- Information given
=-=-=-=-=

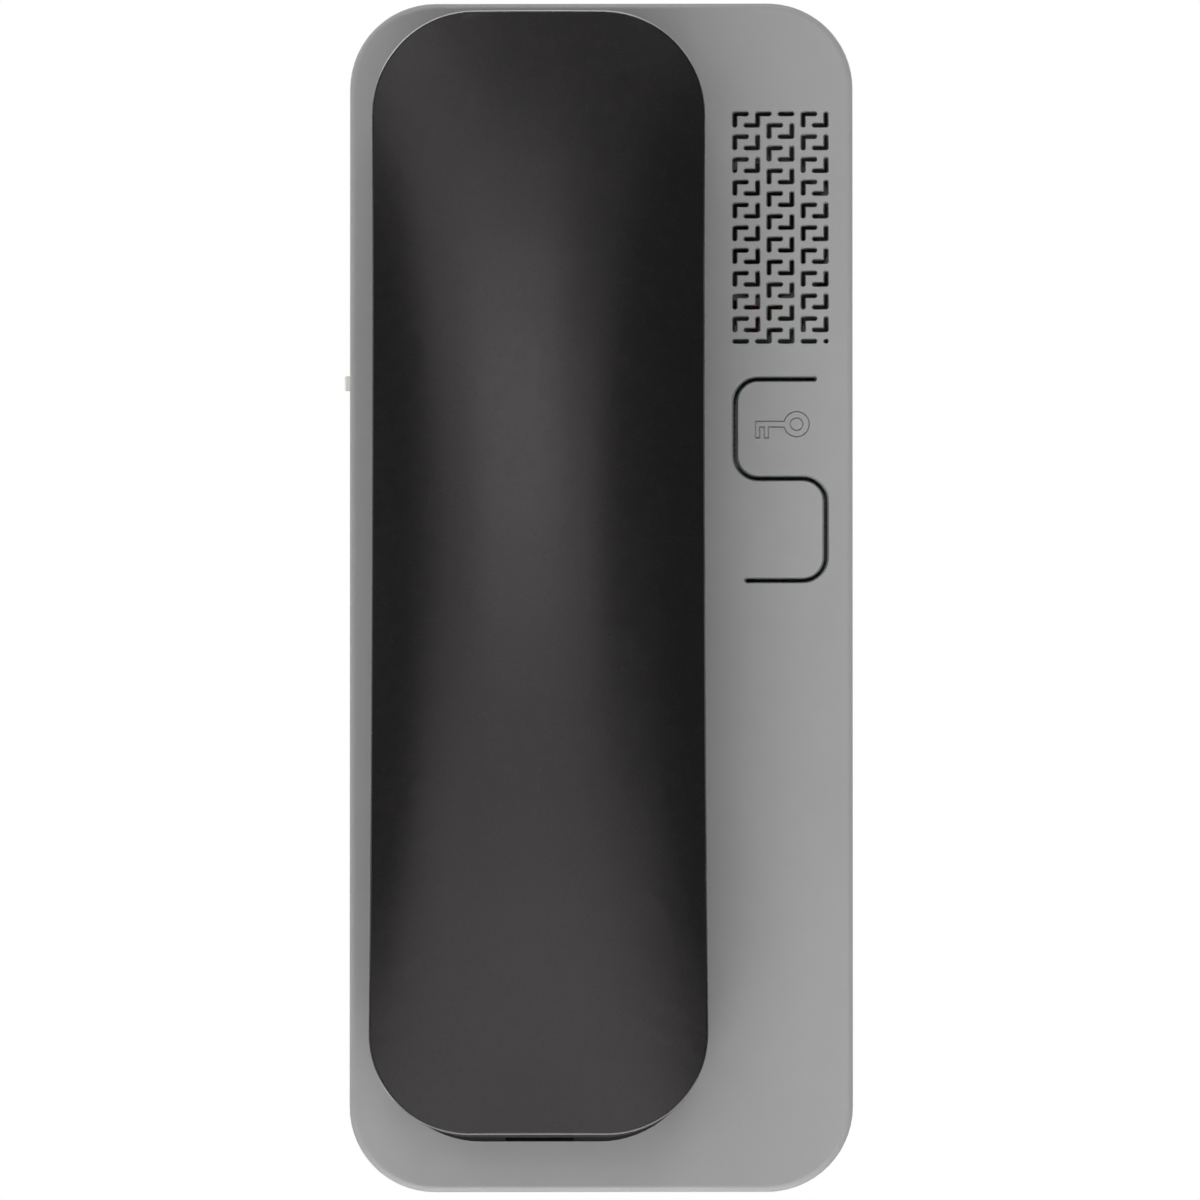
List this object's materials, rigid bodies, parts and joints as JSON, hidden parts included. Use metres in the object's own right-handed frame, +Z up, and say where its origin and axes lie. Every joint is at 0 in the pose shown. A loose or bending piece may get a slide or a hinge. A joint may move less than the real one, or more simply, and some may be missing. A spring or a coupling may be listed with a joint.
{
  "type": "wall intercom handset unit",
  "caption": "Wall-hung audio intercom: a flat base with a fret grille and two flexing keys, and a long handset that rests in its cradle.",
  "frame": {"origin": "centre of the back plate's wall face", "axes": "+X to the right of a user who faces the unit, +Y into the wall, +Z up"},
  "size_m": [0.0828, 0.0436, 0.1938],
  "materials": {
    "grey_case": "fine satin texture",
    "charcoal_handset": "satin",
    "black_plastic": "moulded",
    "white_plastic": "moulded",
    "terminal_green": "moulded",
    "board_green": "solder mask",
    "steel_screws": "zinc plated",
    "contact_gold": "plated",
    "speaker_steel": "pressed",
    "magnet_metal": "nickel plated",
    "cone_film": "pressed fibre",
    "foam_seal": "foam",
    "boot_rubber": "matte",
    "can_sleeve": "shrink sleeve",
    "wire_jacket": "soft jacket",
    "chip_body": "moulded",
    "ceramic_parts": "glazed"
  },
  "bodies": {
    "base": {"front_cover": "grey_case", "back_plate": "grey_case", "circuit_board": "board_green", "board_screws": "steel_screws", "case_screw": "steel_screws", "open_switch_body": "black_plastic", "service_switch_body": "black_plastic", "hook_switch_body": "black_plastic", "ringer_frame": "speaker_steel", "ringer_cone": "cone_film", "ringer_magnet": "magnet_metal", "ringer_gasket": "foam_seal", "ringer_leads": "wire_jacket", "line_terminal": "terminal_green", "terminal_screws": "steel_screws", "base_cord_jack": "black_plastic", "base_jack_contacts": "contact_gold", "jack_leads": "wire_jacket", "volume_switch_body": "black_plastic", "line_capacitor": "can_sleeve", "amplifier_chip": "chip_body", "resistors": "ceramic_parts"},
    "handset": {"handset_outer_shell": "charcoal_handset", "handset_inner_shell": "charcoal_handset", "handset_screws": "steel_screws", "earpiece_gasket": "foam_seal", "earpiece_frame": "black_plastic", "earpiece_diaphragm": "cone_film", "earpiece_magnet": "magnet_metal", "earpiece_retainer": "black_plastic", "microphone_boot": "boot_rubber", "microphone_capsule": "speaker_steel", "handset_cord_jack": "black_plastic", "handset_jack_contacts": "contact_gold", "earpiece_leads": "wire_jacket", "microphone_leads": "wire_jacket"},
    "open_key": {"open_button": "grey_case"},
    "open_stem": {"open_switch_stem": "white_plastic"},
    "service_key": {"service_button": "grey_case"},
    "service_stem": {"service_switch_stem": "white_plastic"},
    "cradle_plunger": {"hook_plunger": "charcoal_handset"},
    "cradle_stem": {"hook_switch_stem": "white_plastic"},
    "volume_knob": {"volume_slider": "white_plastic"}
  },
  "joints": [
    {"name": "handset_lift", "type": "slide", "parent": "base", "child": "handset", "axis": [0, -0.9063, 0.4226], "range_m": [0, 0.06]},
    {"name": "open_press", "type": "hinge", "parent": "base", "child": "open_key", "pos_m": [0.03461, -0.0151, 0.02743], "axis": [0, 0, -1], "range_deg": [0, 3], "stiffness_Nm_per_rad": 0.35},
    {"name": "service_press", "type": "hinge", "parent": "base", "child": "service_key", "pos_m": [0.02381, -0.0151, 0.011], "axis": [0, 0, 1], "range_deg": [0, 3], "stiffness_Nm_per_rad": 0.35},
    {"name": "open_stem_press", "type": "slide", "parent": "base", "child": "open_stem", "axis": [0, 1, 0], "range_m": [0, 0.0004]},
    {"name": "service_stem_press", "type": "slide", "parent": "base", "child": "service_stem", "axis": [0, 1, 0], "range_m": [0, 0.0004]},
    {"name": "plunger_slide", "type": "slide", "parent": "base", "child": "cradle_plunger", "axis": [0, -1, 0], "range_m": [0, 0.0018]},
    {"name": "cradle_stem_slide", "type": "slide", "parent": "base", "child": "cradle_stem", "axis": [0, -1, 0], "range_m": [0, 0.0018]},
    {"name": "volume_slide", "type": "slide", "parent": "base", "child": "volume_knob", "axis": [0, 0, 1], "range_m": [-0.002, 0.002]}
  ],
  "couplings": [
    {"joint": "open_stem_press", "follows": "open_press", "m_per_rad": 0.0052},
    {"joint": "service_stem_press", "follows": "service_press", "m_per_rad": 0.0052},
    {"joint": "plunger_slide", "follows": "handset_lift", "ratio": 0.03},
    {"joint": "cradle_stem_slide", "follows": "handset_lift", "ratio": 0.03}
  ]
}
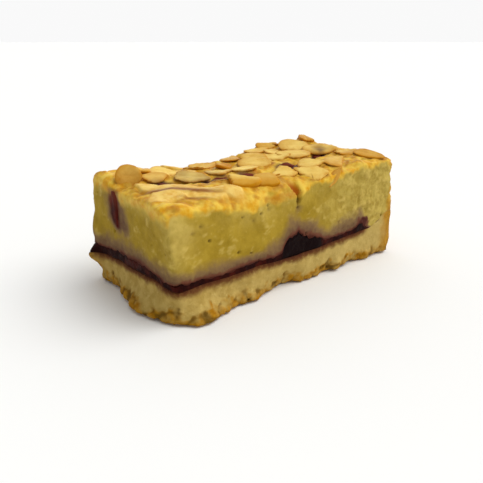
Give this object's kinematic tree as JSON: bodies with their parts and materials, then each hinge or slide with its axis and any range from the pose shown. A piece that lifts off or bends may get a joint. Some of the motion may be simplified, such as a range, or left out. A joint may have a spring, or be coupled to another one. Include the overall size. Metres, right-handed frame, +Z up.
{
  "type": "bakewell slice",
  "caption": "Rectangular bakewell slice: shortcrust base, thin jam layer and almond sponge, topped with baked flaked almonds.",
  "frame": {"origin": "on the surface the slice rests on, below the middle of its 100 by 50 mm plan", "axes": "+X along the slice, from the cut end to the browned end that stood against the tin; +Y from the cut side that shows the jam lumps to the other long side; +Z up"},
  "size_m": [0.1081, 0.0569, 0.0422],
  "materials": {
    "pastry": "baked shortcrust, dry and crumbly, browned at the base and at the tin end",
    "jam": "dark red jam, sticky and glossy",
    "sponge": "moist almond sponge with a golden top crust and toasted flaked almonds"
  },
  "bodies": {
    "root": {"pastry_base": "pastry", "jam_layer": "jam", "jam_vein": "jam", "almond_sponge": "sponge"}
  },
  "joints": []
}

=-=-=-=-=

- Direction
Please return the data above exactly as given.

- Problem solution
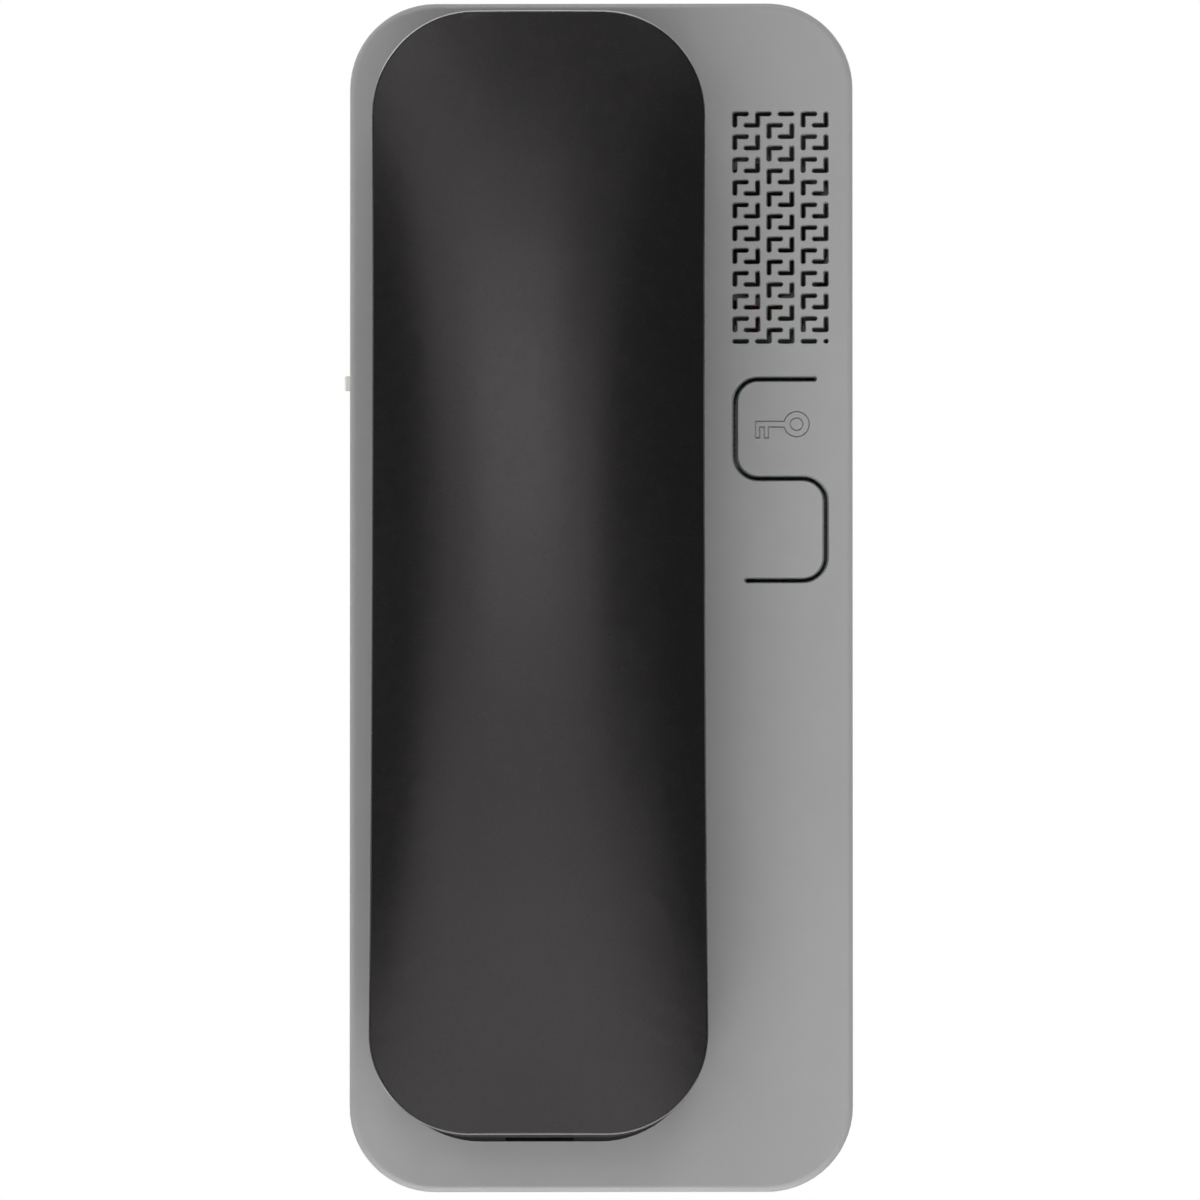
List this object's materials, rigid bodies, parts and joints as JSON, hidden parts included. Use metres in the object's own right-handed frame, +Z up, and say where its origin and axes lie. Every joint is at 0 in the pose shown. A loose or bending piece may get a slide or a hinge. A joint may move less than the real one, or more simply, and some may be missing. A spring or a coupling may be listed with a joint.
{
  "type": "wall intercom handset unit",
  "caption": "Wall-hung audio intercom: a flat base with a fret grille and two flexing keys, and a long handset that rests in its cradle.",
  "frame": {"origin": "centre of the back plate's wall face", "axes": "+X to the right of a user who faces the unit, +Y into the wall, +Z up"},
  "size_m": [0.0828, 0.0436, 0.1938],
  "materials": {
    "grey_case": "fine satin texture",
    "charcoal_handset": "satin",
    "black_plastic": "moulded",
    "white_plastic": "moulded",
    "terminal_green": "moulded",
    "board_green": "solder mask",
    "steel_screws": "zinc plated",
    "contact_gold": "plated",
    "speaker_steel": "pressed",
    "magnet_metal": "nickel plated",
    "cone_film": "pressed fibre",
    "foam_seal": "foam",
    "boot_rubber": "matte",
    "can_sleeve": "shrink sleeve",
    "wire_jacket": "soft jacket",
    "chip_body": "moulded",
    "ceramic_parts": "glazed"
  },
  "bodies": {
    "base": {"front_cover": "grey_case", "back_plate": "grey_case", "circuit_board": "board_green", "board_screws": "steel_screws", "case_screw": "steel_screws", "open_switch_body": "black_plastic", "service_switch_body": "black_plastic", "hook_switch_body": "black_plastic", "ringer_frame": "speaker_steel", "ringer_cone": "cone_film", "ringer_magnet": "magnet_metal", "ringer_gasket": "foam_seal", "ringer_leads": "wire_jacket", "line_terminal": "terminal_green", "terminal_screws": "steel_screws", "base_cord_jack": "black_plastic", "base_jack_contacts": "contact_gold", "jack_leads": "wire_jacket", "volume_switch_body": "black_plastic", "line_capacitor": "can_sleeve", "amplifier_chip": "chip_body", "resistors": "ceramic_parts"},
    "handset": {"handset_outer_shell": "charcoal_handset", "handset_inner_shell": "charcoal_handset", "handset_screws": "steel_screws", "earpiece_gasket": "foam_seal", "earpiece_frame": "black_plastic", "earpiece_diaphragm": "cone_film", "earpiece_magnet": "magnet_metal", "earpiece_retainer": "black_plastic", "microphone_boot": "boot_rubber", "microphone_capsule": "speaker_steel", "handset_cord_jack": "black_plastic", "handset_jack_contacts": "contact_gold", "earpiece_leads": "wire_jacket", "microphone_leads": "wire_jacket"},
    "open_key": {"open_button": "grey_case"},
    "open_stem": {"open_switch_stem": "white_plastic"},
    "service_key": {"service_button": "grey_case"},
    "service_stem": {"service_switch_stem": "white_plastic"},
    "cradle_plunger": {"hook_plunger": "charcoal_handset"},
    "cradle_stem": {"hook_switch_stem": "white_plastic"},
    "volume_knob": {"volume_slider": "white_plastic"}
  },
  "joints": [
    {"name": "handset_lift", "type": "slide", "parent": "base", "child": "handset", "axis": [0, -0.9063, 0.4226], "range_m": [0, 0.06]},
    {"name": "open_press", "type": "hinge", "parent": "base", "child": "open_key", "pos_m": [0.03461, -0.0151, 0.02743], "axis": [0, 0, -1], "range_deg": [0, 3], "stiffness_Nm_per_rad": 0.35},
    {"name": "service_press", "type": "hinge", "parent": "base", "child": "service_key", "pos_m": [0.02381, -0.0151, 0.011], "axis": [0, 0, 1], "range_deg": [0, 3], "stiffness_Nm_per_rad": 0.35},
    {"name": "open_stem_press", "type": "slide", "parent": "base", "child": "open_stem", "axis": [0, 1, 0], "range_m": [0, 0.0004]},
    {"name": "service_stem_press", "type": "slide", "parent": "base", "child": "service_stem", "axis": [0, 1, 0], "range_m": [0, 0.0004]},
    {"name": "plunger_slide", "type": "slide", "parent": "base", "child": "cradle_plunger", "axis": [0, -1, 0], "range_m": [0, 0.0018]},
    {"name": "cradle_stem_slide", "type": "slide", "parent": "base", "child": "cradle_stem", "axis": [0, -1, 0], "range_m": [0, 0.0018]},
    {"name": "volume_slide", "type": "slide", "parent": "base", "child": "volume_knob", "axis": [0, 0, 1], "range_m": [-0.002, 0.002]}
  ],
  "couplings": [
    {"joint": "open_stem_press", "follows": "open_press", "m_per_rad": 0.0052},
    {"joint": "service_stem_press", "follows": "service_press", "m_per_rad": 0.0052},
    {"joint": "plunger_slide", "follows": "handset_lift", "ratio": 0.03},
    {"joint": "cradle_stem_slide", "follows": "handset_lift", "ratio": 0.03}
  ]
}
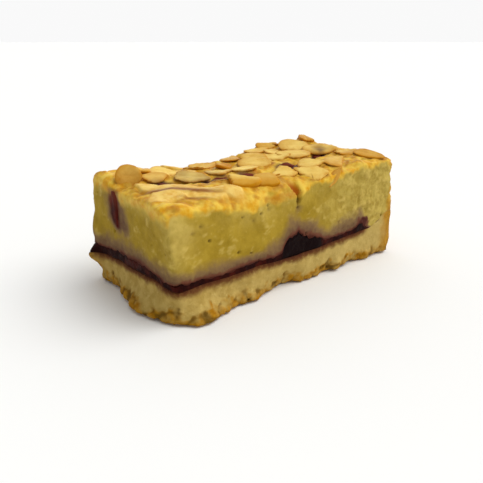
Give this object's kinematic tree as JSON: bodies with their parts and materials, then each hinge or slide with its axis and any range from the pose shown. A piece that lifts off or bends may get a joint. Some of the motion may be simplified, such as a range, or left out. A joint may have a spring, or be coupled to another one. Include the overall size. Metres, right-handed frame, +Z up.
{
  "type": "bakewell slice",
  "caption": "Rectangular bakewell slice: shortcrust base, thin jam layer and almond sponge, topped with baked flaked almonds.",
  "frame": {"origin": "on the surface the slice rests on, below the middle of its 100 by 50 mm plan", "axes": "+X along the slice, from the cut end to the browned end that stood against the tin; +Y from the cut side that shows the jam lumps to the other long side; +Z up"},
  "size_m": [0.1081, 0.0569, 0.0422],
  "materials": {
    "pastry": "baked shortcrust, dry and crumbly, browned at the base and at the tin end",
    "jam": "dark red jam, sticky and glossy",
    "sponge": "moist almond sponge with a golden top crust and toasted flaked almonds"
  },
  "bodies": {
    "root": {"pastry_base": "pastry", "jam_layer": "jam", "jam_vein": "jam", "almond_sponge": "sponge"}
  },
  "joints": []
}